By Tim Shipman in Washington
Last updated: 8:48 PM BST 24/05/2008
He speaks with an accent as thick as treacle, he has a confederate flag for a bedspread and one of his close friends played Cooter in the Dukes of Hazzard, the ultimate tribute to redneck America. But Dave “Mudcat” Saunders, a self-described “Scots-Irish hillbilly”, may just be the man to make Barack Obama’s White House dreams come true.
The Democratic presidential frontrunner suffered another landslide defeat to Hillary Clinton last week in the Kentucky primary, further proof of his failure to win over working class white voters in the Appalachian mountain region, whose support he will need if he is to beat Republican John McCain in November’s election.
Mr Obama has lost the hill country vote to Mrs Clinton by wide margins in a swathe of states from the Carolinas, north through Virginia and West Virginia and into Pennsylvania and Ohio, all key election swing states.
As the Democratic Party’s leading strategist on rural affairs, Mr Saunders believes Mr Obama should ignore those who say a black man can never woo what he calls the “Bubba” vote, when a little light barn dancing might do the trick.
“I think it’s a bunch of crap,” he told The Sunday Telegraph with characteristic relish. “People ask: ‘What do you say to these people who won’t vote for a black man’. I say: ‘To hell with them’. They are going to vote for a Republicans anyway.”
Instead, Mr Saudners says that if Obama is to win, he will need to emulate Mark Warner and Jim Webb, white Democrats who won senate seats in Virginia, the gateway to the South.
Mr Saunders – nichnamed Mudcat because he enjoys fishing the mudflats near his home in Roanoke – ran both of those campaigns.
“You must respect our culture,” he said. “If you show disrespect for rural culture, we ain’t going to vote for you; it’s just that simple. “He needs to go see Bubba and be himself. Mark Warner did it in 2000 and won in Virginia. Mark said clearly: ‘I’m not from your culture, but your culture is cool and I’m having fun with it.’

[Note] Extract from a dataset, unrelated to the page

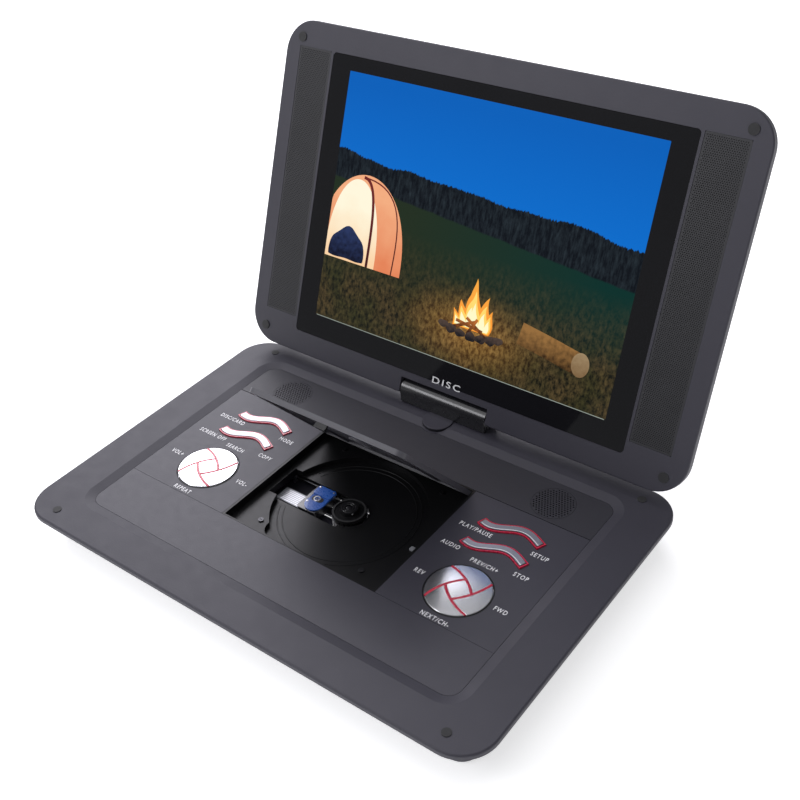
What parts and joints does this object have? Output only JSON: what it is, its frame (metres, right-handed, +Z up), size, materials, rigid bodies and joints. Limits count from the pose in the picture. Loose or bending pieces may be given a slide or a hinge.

“You could take Mark Warner to a barn dance and he might get up there and look stupid, but I tell you what: a lot of people liked him because they could tell that he was enjoying himself.”
Mr Obama alienated many poor rural white voters with his ill-judged comments about how they are clinging to God and guns in times of economic hardship.
Mr Saunders believes it is not too late for Mr Obama to turn the corner, so long as he ignores “what I call the Metropolitan Opera wing of the party” – those Democrats who think that “down here we go to meetings at night and talk about who we’re going to lynch, and which gay guy we’re going to beat up.”
He says winning the support of those white voters who once backed Ronald Reagan is vital to Mr Obama’s hopes of victory over Mr McCain.
“Barack Obama is very capable of expanding the base with first time voters, particularly the young people,” he said. “That’s wonderful. But if we get a Reagan Democrat to come home, we get two votes because we just took one away from the Republicans and gave one to us.”
His word is highly valued in Democrat circles: he was recently called in to brief Democrat senators, and has worked for John Edwards, the former candidate for the nomination who has recently endorsed Mr Obama. The likely nominee is now making overtures to him as well.
He says: “I’m the best Democratic rural strategist in America. I’m also the worst because I’m the only one.” Mr Saunders thinks Obama must devote time, resources and a message that embraces his faith, respect for gun rights and tax breaks for companies that relocate in rural America, if he is to be successful.
“He’s going to have to get the right message. He’s going to have to be out in rural America so people can get to know him. He’s going to have to put the resources in. If he does that, he’s going to beat John McCain’s ass. And you can quote me on that.”
Mr Saunders also urges Mr Obama to resist what insiders say is now intensive lobbing by Bill Clinton to persuade Mr Obama to pick Hillary Clinton as his running mate.
Despite her success with blue collar voters, he thinks she would be a disaster. “The 51 per cent of Americans that don’t like her, they don’t come from New York, they don’t come from California or Illinois or Massachusetts – the traditional Democratic states. They’re all in red (Republican) states and swing states. I wouldn’t put her on the ticket.”